La Gacilly se veut un soutien indéfectible à la création photographique pour celles et ceux qui ont la nature chevillée au corps.  Grâce à la Fondation Yves Rocher, à nos côtés depuis les origines du Festival, un nouvel opus est présenté sur ces sanctuaires vivants à préserver : Ulla Lohmann s’est rendue en Nouvelle-Bretagne, une province oubliée de Papouasie-Nouvelle-Guinée, pour une immersion avec ces peuples des volcans qui vivent en autarcie. Quant à Gaël Turine, récipiendaire pour l’année 2023 du Prix Photo Fondation Yves Rocher, en partenariat avec Visa pour l’Image, il nous plonge au cœur des forêts sacrées du Bénin, au milieu des dieux vaudous, véritables gardiens de la biodiversité. Et puis, sur nos terres du Morbihan, avec le soutien du Conseil départemental, l’artiste Sophie Zenon donne libre cours à sa créativité en nous emportant à la découverte de notre patrimoine rural : elle a sillonné cet hiver les sentiers côtiers et la lande bretonne pour nous offrir ses impressions délicates de nos trésors méconnus.

Enfin, pour rendre hommage à la beauté, à la délicatesse, à la poésie, c’est un photographe de légende qui nous emportera dans ses pérégrinations.
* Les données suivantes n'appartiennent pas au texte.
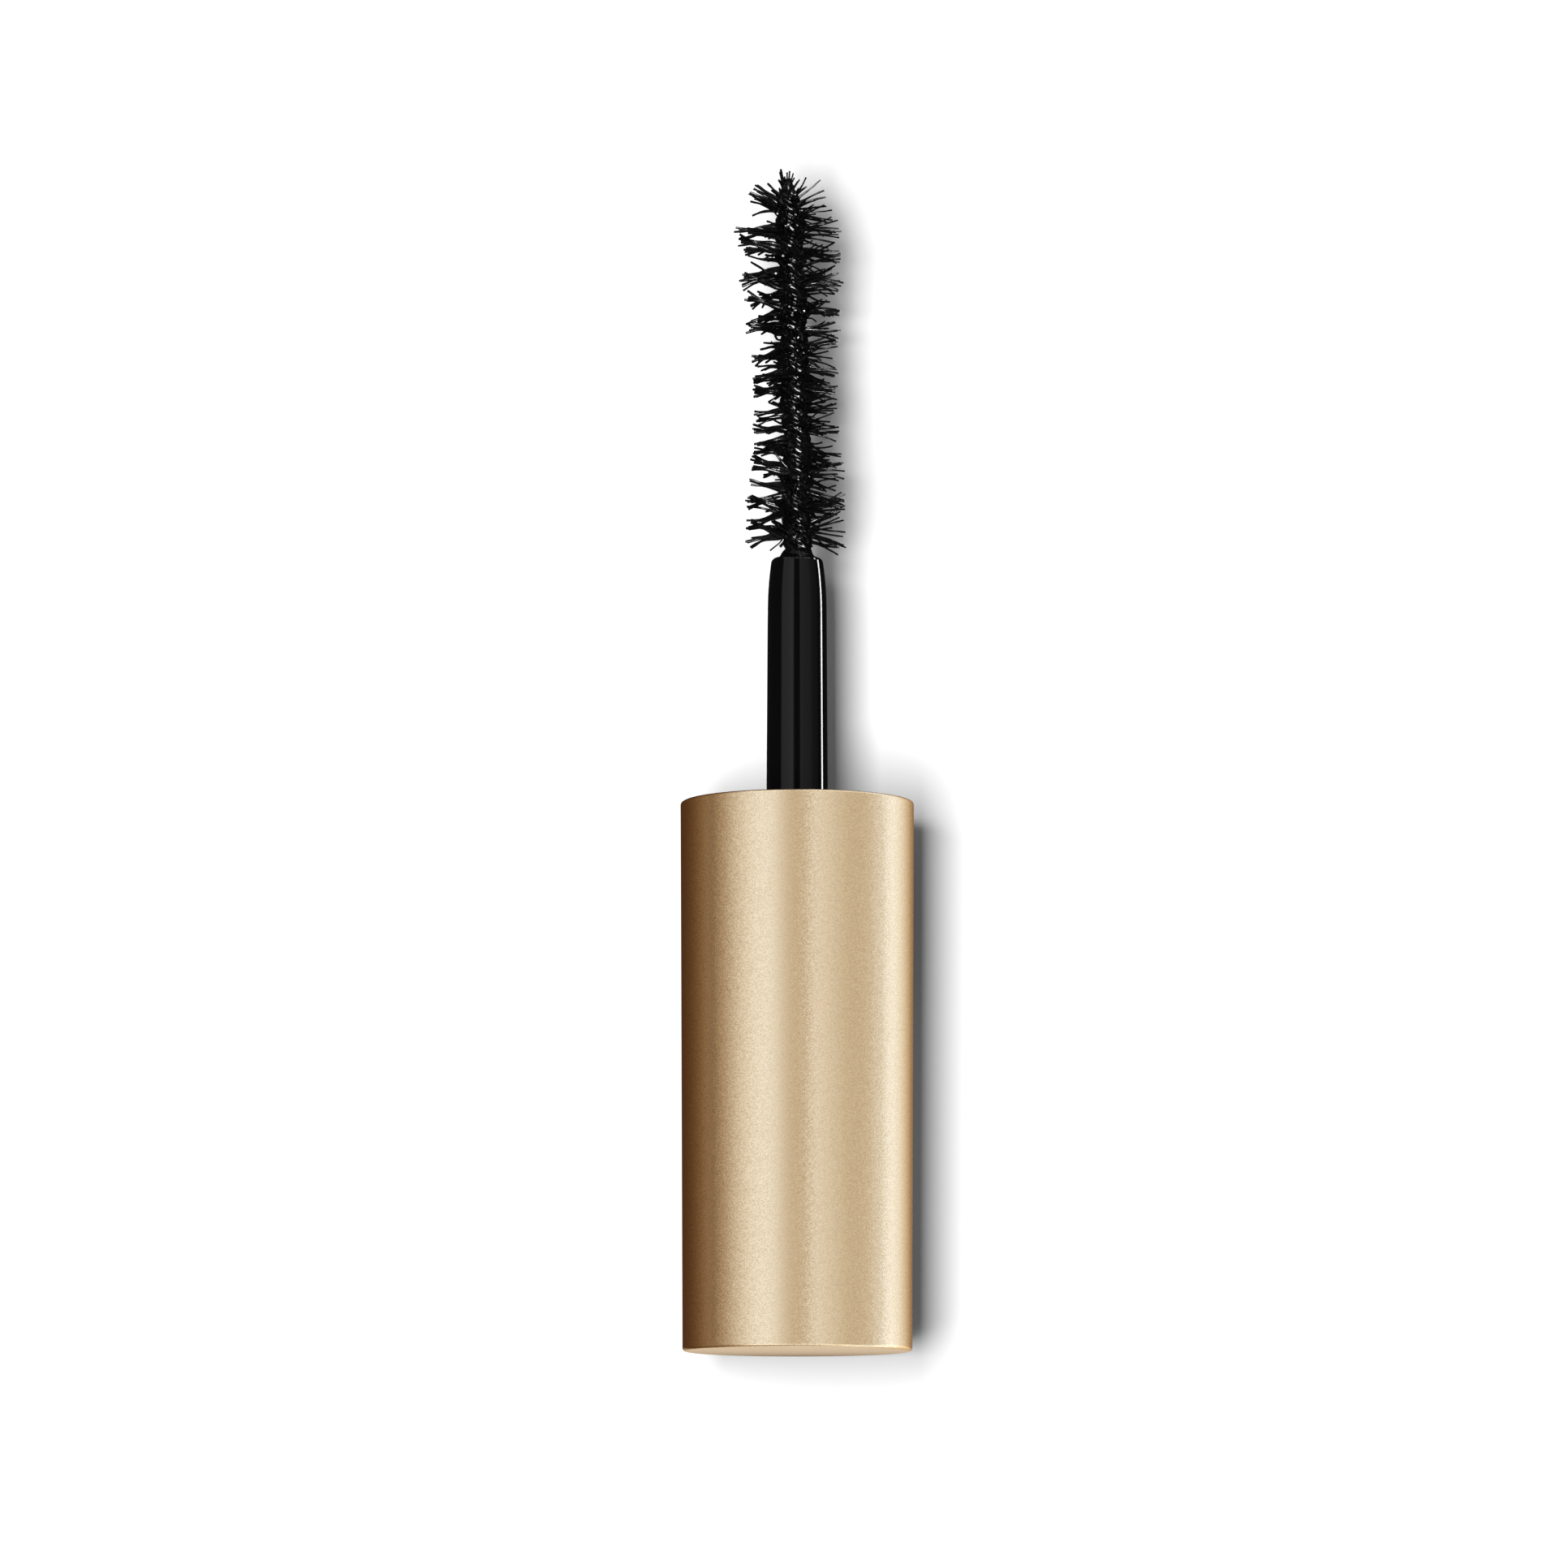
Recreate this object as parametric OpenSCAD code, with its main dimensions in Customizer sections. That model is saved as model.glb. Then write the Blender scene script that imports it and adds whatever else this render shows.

Bernard Plossu, inlassable voyageur-migrateur, présente en grands formats ses photographies couleurs, avec des tirages Fresson qui confèrent à ses paysages un aspect irréel.

Cet été 2024 est placé en France sous le signe de la fête et les Jeux olympiques, que notre pays a la chance d’accueillir, sont l’occasion de célébrer le sport et l’unité des peuples. A La Gacilly, nous accompagnons nous aussi les visiteurs dans leur quête du merveilleux en faisant l’éloge d’une planète que nous chérissons.